From your loving husband.
                                                                        W. B. Rogers"
OK, this is definitely Jonathan Caleb Rogers, who was married at this time to Winslow's sister Almira. He mentions his mother, Betsy Howe Rogers as well. Winslow's father, George, died when he was only 5. I found guardianship papers appointing  Jonas Warren Rogers. (Warren of the previous letter) He was raised by both Warren and his mother Betsy. 
      This letter gives you some idea of distances at the time. Holden, today is barely beyond the town limits of Worcester by car.  Yet, the going to see W. B. in camp wasn't possible, apparently, for Cassandria and Eugene. 
     This is the beginning of a series of posts for Winslow Brainard Rogers. I'll be sharing copies of the letters along with any other information I can find over the coming months.
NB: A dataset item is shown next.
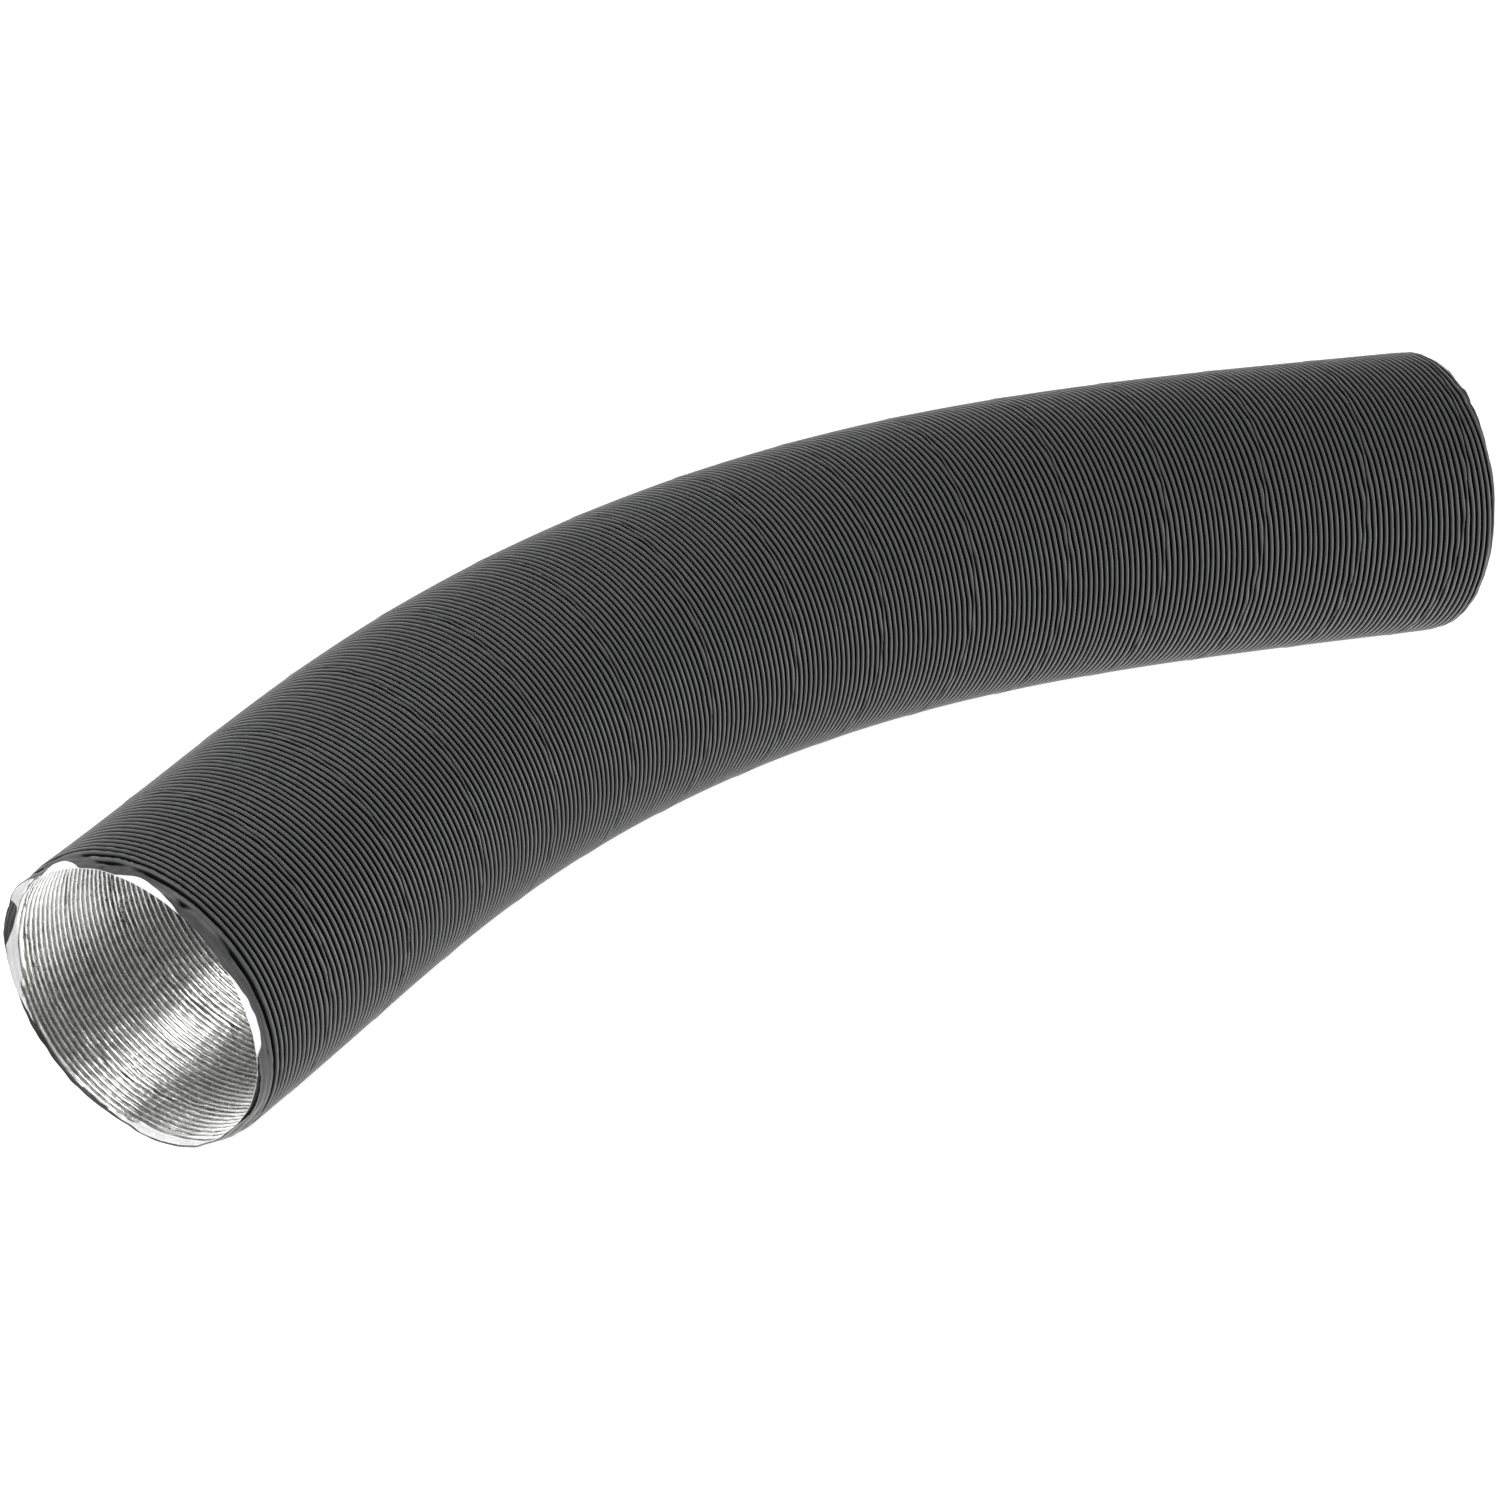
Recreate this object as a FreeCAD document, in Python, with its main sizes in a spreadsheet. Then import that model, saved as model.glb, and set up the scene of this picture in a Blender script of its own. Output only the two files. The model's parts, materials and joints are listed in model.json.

W.B. was not Sullivan Ballou of Ken Burns fame; his letters are not profound or poetic, but they give you some idea of one man's journey at a time which defined our history.

Saturday, May 24, 2014

Memorial Day- Remembering Winslow Brainard Rogers

Grove Cemetery, Holden, Massachusetts
Reading up a little this morning, I discovered that Memorial Day was originally Decoration Day and was established especially to remember those lost in the American Civil War. This Memorial Day I would like to remember the man who piqued my curiousity  about my family. Winslow Brainard Rogers enlisted in the Union Army in 1862. He was a bugler in Company G of the 36th Massachusetts regiment. He died of smallpox after the siege of Vicksburg on July 25, 1863. He was only 38 years old when he died. There is a marker in his name at the town cemetery in Holden, Massachusetts and his name is engraved on a plaque in the town hall. As a child we had a packet of letters written from WB to his wife Cassandria. I no longer have the letters available to me, but I remember how sad they were and how terribly he missed his family and his small hometown. For those who made the ultimate sacrifice, on this day we remember.